**SUPPLIED DATA**.
◆ ◆ ◆ ◆
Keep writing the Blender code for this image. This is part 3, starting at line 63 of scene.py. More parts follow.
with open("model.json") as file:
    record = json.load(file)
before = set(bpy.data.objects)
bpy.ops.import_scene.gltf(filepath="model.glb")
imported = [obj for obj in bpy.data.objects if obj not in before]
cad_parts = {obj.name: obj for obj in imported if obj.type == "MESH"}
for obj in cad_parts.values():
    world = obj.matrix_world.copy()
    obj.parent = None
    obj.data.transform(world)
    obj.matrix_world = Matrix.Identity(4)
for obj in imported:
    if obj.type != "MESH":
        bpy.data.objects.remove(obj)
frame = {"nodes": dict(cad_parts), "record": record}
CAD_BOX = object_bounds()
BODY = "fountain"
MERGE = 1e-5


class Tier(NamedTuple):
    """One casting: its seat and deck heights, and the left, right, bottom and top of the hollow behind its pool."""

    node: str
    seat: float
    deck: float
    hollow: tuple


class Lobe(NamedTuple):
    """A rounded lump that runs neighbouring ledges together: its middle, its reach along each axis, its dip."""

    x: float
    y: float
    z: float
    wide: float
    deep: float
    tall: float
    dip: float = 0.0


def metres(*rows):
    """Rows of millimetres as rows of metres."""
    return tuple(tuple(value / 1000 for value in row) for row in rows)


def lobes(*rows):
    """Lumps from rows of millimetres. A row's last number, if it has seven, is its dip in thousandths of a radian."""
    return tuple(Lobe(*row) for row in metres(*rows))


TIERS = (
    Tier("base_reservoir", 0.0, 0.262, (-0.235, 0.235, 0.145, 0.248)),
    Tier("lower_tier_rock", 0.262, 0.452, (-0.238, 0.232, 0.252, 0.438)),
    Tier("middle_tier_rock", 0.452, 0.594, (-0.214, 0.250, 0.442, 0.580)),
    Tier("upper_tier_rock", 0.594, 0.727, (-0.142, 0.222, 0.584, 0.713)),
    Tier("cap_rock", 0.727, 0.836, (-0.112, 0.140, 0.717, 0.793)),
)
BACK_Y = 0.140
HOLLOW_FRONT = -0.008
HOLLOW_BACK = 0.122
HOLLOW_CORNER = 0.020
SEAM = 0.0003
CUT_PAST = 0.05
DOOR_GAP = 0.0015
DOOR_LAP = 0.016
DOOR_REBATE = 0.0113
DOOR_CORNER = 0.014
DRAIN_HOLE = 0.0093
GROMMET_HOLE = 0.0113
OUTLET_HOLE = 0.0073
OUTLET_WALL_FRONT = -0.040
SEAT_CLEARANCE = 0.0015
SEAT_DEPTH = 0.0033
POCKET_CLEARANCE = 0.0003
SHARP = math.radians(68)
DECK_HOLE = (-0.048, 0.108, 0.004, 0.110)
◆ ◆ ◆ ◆
**DIRECTIONS**.
Extract all of the data shown above without alteration.

**EXERCISE SOLUTION**.
Keep writing the Blender code for this image. This is part 3, starting at line 63 of scene.py. More parts follow.
with open("model.json") as file:
    record = json.load(file)
before = set(bpy.data.objects)
bpy.ops.import_scene.gltf(filepath="model.glb")
imported = [obj for obj in bpy.data.objects if obj not in before]
cad_parts = {obj.name: obj for obj in imported if obj.type == "MESH"}
for obj in cad_parts.values():
    world = obj.matrix_world.copy()
    obj.parent = None
    obj.data.transform(world)
    obj.matrix_world = Matrix.Identity(4)
for obj in imported:
    if obj.type != "MESH":
        bpy.data.objects.remove(obj)
frame = {"nodes": dict(cad_parts), "record": record}
CAD_BOX = object_bounds()
BODY = "fountain"
MERGE = 1e-5


class Tier(NamedTuple):
    """One casting: its seat and deck heights, and the left, right, bottom and top of the hollow behind its pool."""

    node: str
    seat: float
    deck: float
    hollow: tuple


class Lobe(NamedTuple):
    """A rounded lump that runs neighbouring ledges together: its middle, its reach along each axis, its dip."""

    x: float
    y: float
    z: float
    wide: float
    deep: float
    tall: float
    dip: float = 0.0


def metres(*rows):
    """Rows of millimetres as rows of metres."""
    return tuple(tuple(value / 1000 for value in row) for row in rows)


def lobes(*rows):
    """Lumps from rows of millimetres. A row's last number, if it has seven, is its dip in thousandths of a radian."""
    return tuple(Lobe(*row) for row in metres(*rows))


TIERS = (
    Tier("base_reservoir", 0.0, 0.262, (-0.235, 0.235, 0.145, 0.248)),
    Tier("lower_tier_rock", 0.262, 0.452, (-0.238, 0.232, 0.252, 0.438)),
    Tier("middle_tier_rock", 0.452, 0.594, (-0.214, 0.250, 0.442, 0.580)),
    Tier("upper_tier_rock", 0.594, 0.727, (-0.142, 0.222, 0.584, 0.713)),
    Tier("cap_rock", 0.727, 0.836, (-0.112, 0.140, 0.717, 0.793)),
)
BACK_Y = 0.140
HOLLOW_FRONT = -0.008
HOLLOW_BACK = 0.122
HOLLOW_CORNER = 0.020
SEAM = 0.0003
CUT_PAST = 0.05
DOOR_GAP = 0.0015
DOOR_LAP = 0.016
DOOR_REBATE = 0.0113
DOOR_CORNER = 0.014
DRAIN_HOLE = 0.0093
GROMMET_HOLE = 0.0113
OUTLET_HOLE = 0.0073
OUTLET_WALL_FRONT = -0.040
SEAT_CLEARANCE = 0.0015
SEAT_DEPTH = 0.0033
POCKET_CLEARANCE = 0.0003
SHARP = math.radians(68)
DECK_HOLE = (-0.048, 0.108, 0.004, 0.110)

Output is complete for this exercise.